Quant au fils aîné, il semble apparemment parfait, mais dans le fond, rien n'est moins sûr. Certes, pour ce qui est des "bonnes oeuvres", il est certainement irréprochable. Il est l'image même du pharisien sans cesse critiqué par Jésus qui de donne bonne conscience en faisant un certain nombre de bonnes oeuvres. Notre texte est très explicite à cet égard : ce qu'il dit à son Père et qui est traduit d'habitude par: "je n'ai jamais désobéi à tes ordres" est dit en fait avec les termes d'usage dans la religion juive: "je n'ai jamais transgressé tes commandements". Et alors ? l'Évangile nous apprend non pas à ne pas faire le mal, mais à faire le bien, ce qui est une vision très différente de l'existence. Le message du Christ est qu'il ne suffit pas de se contenter d'obéir à un certain nombre de commandements moraux ou d'accomplir des actes religieux. Ce que le Christ nous commande, c'est l'Amour. Or, où est l'amour du fils aîné ? Pourquoi n'a-t-il pas essayé de retenir son frère, pourquoi n'est-il pas allé à sa recherche ? Et pourquoi ne se réjouit-il pas de son retour ? Ce qui le prive de fête, c'est en réalité son égoïsme. Le moyen pour lui d'avoir le veau gras qu'il souhaitait était en fait de venir se réjouir du retour de son frère, mais il s'en trouve incapable, et se coupe lui-même par sa sévérité de la joie et du banquet du salut.

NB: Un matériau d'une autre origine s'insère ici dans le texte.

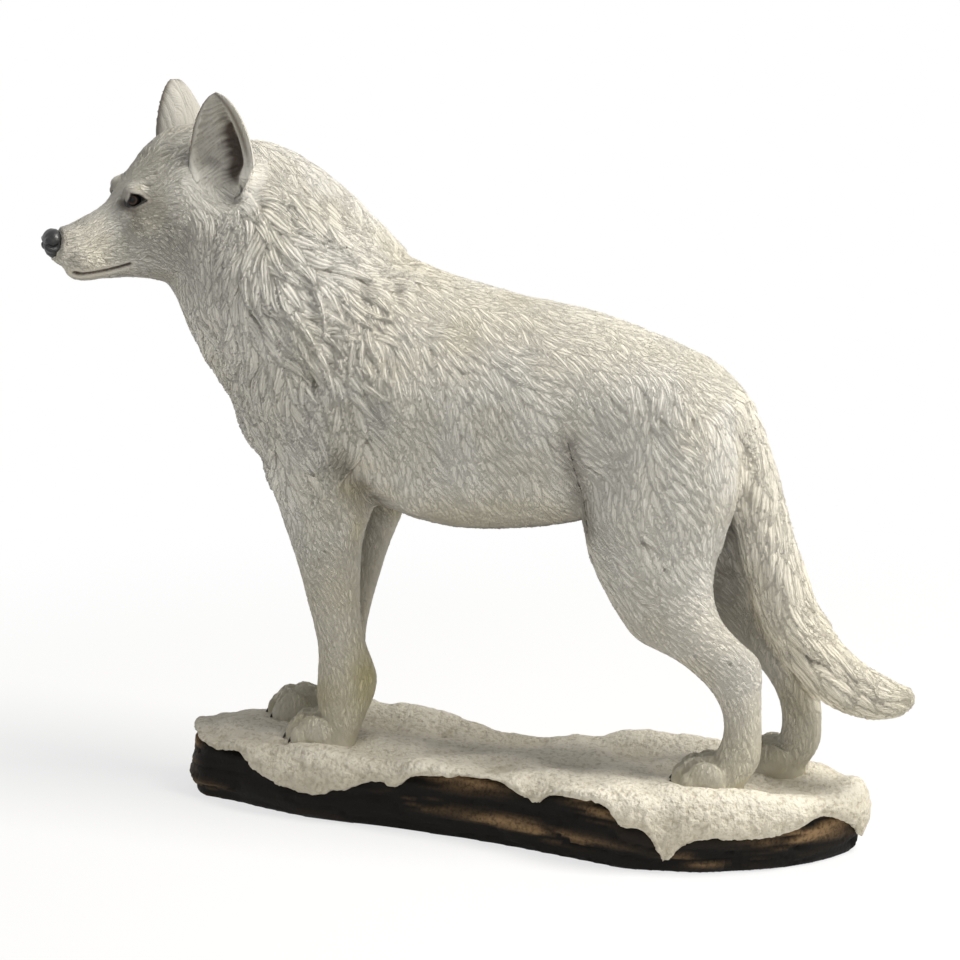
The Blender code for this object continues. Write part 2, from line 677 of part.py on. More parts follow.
def build_body():
    """Trunk, neck, skull, ears, legs and tail as one smooth mesh, with the hollows of the ears."""
    clay = bmesh.new()
    add_torso(clay)
    add_neck(clay)
    add_skull(clay)
    add_leg(clay, NEAR_FORELEG, FORE_SPREAD, -1)
    add_leg(clay, FAR_FORELEG, FORE_SPREAD, 1)
    add_leg(clay, NEAR_HIND_LEG, HIND_SPREAD, -1)
    add_leg(clay, FAR_HIND_LEG, HIND_SPREAD, 1)
    add_tail(clay)
    add_masses(clay, (BROW, CHEEKBONE, UPPER_LIP, RUFF), CHIN)
    add_ear(clay, 1)
    add_ear(clay, -1)
    body = one_skin(clay, BODY_SMOOTHING)
    for sign in (1, -1):
        body = cut_away(body, ear_hollow(sign))
    return body


def build_figurine():
    """The whole figurine as one solid."""
    clay = bmesh.new()
    add_masses(clay, (EYEBALL,), NOSE_PAD)
    for (toes, heel), y in PAWS:
        add_paw(clay, toes, heel, y)
    add_log(clay)
    add_snow(clay)
    clay.from_mesh(build_body())
    skin = one_skin(clay, DETAIL_SMOOTHING)
    places, normals = carve_fur(skin), read_vectors(skin, "normal")
    carve_mouth(places, normals)
    carve_bark(places, normals)
    skin.vertices.foreach_set("co", places.astype(np.float32).ravel())
    return thinned("wolf_figurine", skin)


def resin():
    """Off-white painted resin, slightly satin."""
    material = bpy.data.materials.new("painted_resin")
    material.use_nodes = True
    shader = material.node_tree.nodes["Principled BSDF"]
    shader.inputs["Base Color"].default_value = (0.62, 0.59, 0.53, 1)
    shader.inputs["Roughness"].default_value = 0.6
    shader.inputs["Metallic"].default_value = 0.0
    return material


def main():
    """Builds the figurine in its own collection."""
    clear_scene()
    shelf = bpy.data.collections.new("wolf_figurine")
    bpy.context.scene.collection.children.link(shelf)
    figurine = build_figurine()
    figurine.data.materials.append(resin())
    figurine.data.shade_smooth()
    figurine.data.set_sharp_from_angle(angle=math.radians(40))
    bpy.context.scene.collection.objects.unlink(figurine)
    shelf.objects.link(figurine)


main()
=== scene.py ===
import logging
import math
import random
from dataclasses import dataclass
from enum import Enum
from typing import Sequence

import bmesh
import bpy
import numpy as np
from mathutils import Matrix, Vector, kdtree, noise
from mathutils.bvhtree import BVHTree


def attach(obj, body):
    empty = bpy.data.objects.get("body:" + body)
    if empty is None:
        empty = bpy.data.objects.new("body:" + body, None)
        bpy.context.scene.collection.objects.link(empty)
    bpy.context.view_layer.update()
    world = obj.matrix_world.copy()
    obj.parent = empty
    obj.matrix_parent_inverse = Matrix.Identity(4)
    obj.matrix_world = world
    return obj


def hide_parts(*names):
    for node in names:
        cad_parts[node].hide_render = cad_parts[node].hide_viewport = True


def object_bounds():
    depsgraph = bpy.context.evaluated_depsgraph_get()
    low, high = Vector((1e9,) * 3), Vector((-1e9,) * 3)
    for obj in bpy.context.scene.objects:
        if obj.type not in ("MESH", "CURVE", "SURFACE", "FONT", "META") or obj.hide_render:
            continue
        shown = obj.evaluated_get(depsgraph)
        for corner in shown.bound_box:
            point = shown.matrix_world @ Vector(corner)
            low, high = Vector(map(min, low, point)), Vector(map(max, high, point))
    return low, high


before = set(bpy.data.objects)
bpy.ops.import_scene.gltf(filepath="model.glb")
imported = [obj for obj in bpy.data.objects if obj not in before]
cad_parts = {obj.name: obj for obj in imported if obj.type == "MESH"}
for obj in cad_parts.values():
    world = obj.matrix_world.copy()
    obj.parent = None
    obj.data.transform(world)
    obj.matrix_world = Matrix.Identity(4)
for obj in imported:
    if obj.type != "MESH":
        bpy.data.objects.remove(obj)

logging.basicConfig(level=logging.INFO, format="%(message)s")
LOG = logging.getLogger("wolf_figurine")

CAST_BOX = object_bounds()
MM = 0.001
# Height of the snow under the paws; the neck's joint above it, and how far the head turns and tilts, in degrees
GROUND = 20.0
HEAD_JOINT = (-92.0, -4.0, 152.0)
HEAD_TURN = 45.0
HEAD_TILT = 5.0
# How far the legs stand aside of the middle
FORE_SPREAD = 10.0
HIND_SPREAD = 11.0
# Size of the skins' faces, in millimetres
FORM_VOXEL = 0.6
BODY_VOXEL = 0.5
HEAD_VOXEL = 0.4
LOG_VOXEL = 0.8
SNOW_VOXEL = 0.7
NOSE_VOXEL = 0.2

Row = tuple[float, ...]
Points = np.ndarray
Mesh = bpy.types.Mesh
Material = bpy.types.Material
Piece = bpy.types.Object
Graph = bpy.types.NodeTree
Socket = bpy.types.NodeSocket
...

Le problème du fils aîné, c'est la bonne conscience, et le fait que cela le conduise à juger son frère. Or Paul dans sa lettre aux Romains nous dit à ce sujet l'essentiel : "Il n'y a pas un juste, pas même un seul, tous ont péché..." (Rom 3:10ss) C'est pour cela que nous ne pouvons juger notre frère, et que nous ne pouvons que venir à Dieu en lui demandant pardon. Le problème du fils aîné, ce n'est pas qu'il n'aie pas eu de péché, mais qu'il ne les voyait pas. En cela, même s'il était au départ moins fautif que son frère, il est en fait plus petit que lui par rapport à Dieu.